Thu Jun 22 06:07:09 EDT 2006

Li, Peng wrote:
> On 6/21/06, Simon Peyton-Jones <simonpj at microsoft.com> wrote:
> 
>> New worker threads are spawned on as needed.  You'll need as many of
>> them as you have simultaneously-blocked foreign calls. If you have 2000
>> simultaneously-blocked foreign calls, you'll need 2000 OS threads to
>> support them, which probably won't work.
> 
> 
> 2000 OS threads definitely sound scary, but it is possible to work.
> The Linux NPTL threads can scale well up to 10K threads and the stack
> address spaces would be sufficient on 64-bit systems.
> 
> I am thinking about some p2p applications where each peer is
> maintaining a huge amount of TCP connections to other peers, but most
> of these connections are idle. Unforturnately the default GHC RTS is
> multiplexing I/O using "select", which is O(n) and it seems to have a
> FDSET size limit of 1024.
> 
> That makes me wonder if the current design of the GHC RTS is optimal
> in the long run. As software and hardware evolves, we will have
> efficient OS threads (like NPTL)  and huge (64-bit) address spaces.
> My guess is
> 
> (1) It is always a good idea to multiplex GHC user-level threads on OS
> threads, because it improve performance.
> (2) It may not be optimal to multiplex nonblocking I/O inside the GHC
> RTS, because it is unrealistic to have an event-driven I/O interface
> that is both efficient (like AIO/epoll) and portable (like
> select/poll). What is worse, nonblocking I/O still blocks on disk
> accesses. On the other hand, the POSIX threads are portable and it can
> be efficiently implemented on many systems. At least on Linux, NPTL
> easily beats "select"!
> 
> My wish is to have a future GHC implementation that (a) uses blocking
> I/O directly provided by the OS, and (b) provides more control over OS
> threads and the internal worker thread pool.  Using blocking I/O will
> simplify the current design and allow the programmer to take advantage
> of high-performance OS threads. If non-blocking I/O is really needed,
> the programmer can use customized, Claessen-style threads wrapped in
> modular libraries---some of my preliminary tests show that
> Claessen-style threads can do a much better job to multiplex
> asynchronous I/O.

I've read your paper, and I expect many others here have read it, too. 
The results are definitely impressive.

Ultimately what we want to do is to use a more flexible I/O library (eg. 
streams) that lets you choose the low-level I/O mechanism for each 
individual stream while maintaining the same high-level interface.  If 
you want to use blocking I/O and OS threads to do the multiplexing, then 
you could do that.  Similarly, if you want to use epoll underneath, then 
we should provide a way to do that.  I imagine that most people will 
want epoll (or equivalent) by default, because that will give the best 
performance, but we'll have the portable fallback of OS threads if the 
system doesn't have an epoll equivalent, or we haven't implemented it.

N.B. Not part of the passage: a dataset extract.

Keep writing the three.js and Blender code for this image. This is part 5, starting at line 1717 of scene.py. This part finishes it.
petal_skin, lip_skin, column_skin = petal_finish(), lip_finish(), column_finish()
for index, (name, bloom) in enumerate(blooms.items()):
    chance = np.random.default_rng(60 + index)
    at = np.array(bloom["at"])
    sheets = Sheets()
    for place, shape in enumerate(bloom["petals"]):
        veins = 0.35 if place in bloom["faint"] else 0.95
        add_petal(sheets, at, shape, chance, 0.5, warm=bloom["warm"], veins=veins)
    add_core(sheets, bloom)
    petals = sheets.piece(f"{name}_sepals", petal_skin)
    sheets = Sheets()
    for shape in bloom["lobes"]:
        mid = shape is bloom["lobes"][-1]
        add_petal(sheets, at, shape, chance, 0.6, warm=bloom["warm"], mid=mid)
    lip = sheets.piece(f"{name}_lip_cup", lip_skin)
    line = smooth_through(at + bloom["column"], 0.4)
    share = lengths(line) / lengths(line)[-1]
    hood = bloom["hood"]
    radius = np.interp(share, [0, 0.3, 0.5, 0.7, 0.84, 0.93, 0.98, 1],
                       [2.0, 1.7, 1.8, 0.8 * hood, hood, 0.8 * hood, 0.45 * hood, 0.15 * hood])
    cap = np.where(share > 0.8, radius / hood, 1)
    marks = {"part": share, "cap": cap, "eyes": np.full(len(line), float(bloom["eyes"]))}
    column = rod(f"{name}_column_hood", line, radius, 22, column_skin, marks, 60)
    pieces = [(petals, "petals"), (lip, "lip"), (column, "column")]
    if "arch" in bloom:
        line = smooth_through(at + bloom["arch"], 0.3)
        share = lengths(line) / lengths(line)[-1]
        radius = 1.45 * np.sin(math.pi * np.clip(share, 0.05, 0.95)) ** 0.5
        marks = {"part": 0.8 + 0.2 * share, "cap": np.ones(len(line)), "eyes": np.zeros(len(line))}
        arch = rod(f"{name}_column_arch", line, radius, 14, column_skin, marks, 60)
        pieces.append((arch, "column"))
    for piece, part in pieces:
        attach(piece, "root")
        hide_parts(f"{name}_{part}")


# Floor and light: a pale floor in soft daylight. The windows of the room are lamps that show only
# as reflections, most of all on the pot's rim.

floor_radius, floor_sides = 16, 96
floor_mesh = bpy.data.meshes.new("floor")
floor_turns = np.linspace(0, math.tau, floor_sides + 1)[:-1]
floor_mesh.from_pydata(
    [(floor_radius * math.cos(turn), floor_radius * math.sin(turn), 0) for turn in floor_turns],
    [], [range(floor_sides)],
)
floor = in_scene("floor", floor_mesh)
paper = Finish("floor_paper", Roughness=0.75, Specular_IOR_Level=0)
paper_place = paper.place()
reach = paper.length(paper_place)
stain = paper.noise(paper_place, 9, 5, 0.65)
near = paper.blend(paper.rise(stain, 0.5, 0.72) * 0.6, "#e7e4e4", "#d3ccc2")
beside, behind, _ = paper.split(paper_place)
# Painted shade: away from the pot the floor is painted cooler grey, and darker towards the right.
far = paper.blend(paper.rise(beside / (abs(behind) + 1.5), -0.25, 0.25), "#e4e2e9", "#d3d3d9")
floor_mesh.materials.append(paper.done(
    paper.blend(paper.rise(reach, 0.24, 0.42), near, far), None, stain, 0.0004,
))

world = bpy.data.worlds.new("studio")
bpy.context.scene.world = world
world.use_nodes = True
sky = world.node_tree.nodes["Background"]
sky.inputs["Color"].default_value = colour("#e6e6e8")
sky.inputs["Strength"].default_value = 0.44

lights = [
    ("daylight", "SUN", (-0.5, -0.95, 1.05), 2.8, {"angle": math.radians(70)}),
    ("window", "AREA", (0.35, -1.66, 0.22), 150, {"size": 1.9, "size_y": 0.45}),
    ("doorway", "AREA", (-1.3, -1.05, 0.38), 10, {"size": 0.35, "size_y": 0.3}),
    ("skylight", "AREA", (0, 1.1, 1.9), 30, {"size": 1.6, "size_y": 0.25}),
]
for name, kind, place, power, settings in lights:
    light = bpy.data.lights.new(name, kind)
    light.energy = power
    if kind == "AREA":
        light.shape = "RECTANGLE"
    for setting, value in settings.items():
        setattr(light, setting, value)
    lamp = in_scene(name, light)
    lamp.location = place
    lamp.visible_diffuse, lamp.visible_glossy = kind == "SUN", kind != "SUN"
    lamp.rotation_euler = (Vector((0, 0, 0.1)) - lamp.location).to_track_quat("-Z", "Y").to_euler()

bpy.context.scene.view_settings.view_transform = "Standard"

Am I right in thinking this will address your concerns?  Mainly you are 
worried that you have no choice but to use the supplied select() 
implementation on Unix systems, right?

There's one further advantage to using epoll as opposed to blocking 
read/write: the extra level of indirection means that the runtime can 
easily interrupt a thread that is blocked in I/O, because typically it 
will in fact be blocked on an MVar waiting to be unblocked by the thread 
performing epoll.  It is much harder to interrupt a thread blocked in an 
OS call.  (currently on Windows where we currently use blocking 
read/write, throwTo doesn't work when the target thread is blocked on 
I/O, whereas it does work on Unix systems where we multiplex I/O using 
select()).  This means that you can implement blocking I/O with a 
timeout in Haskell, for example.

Cheers,
	Simon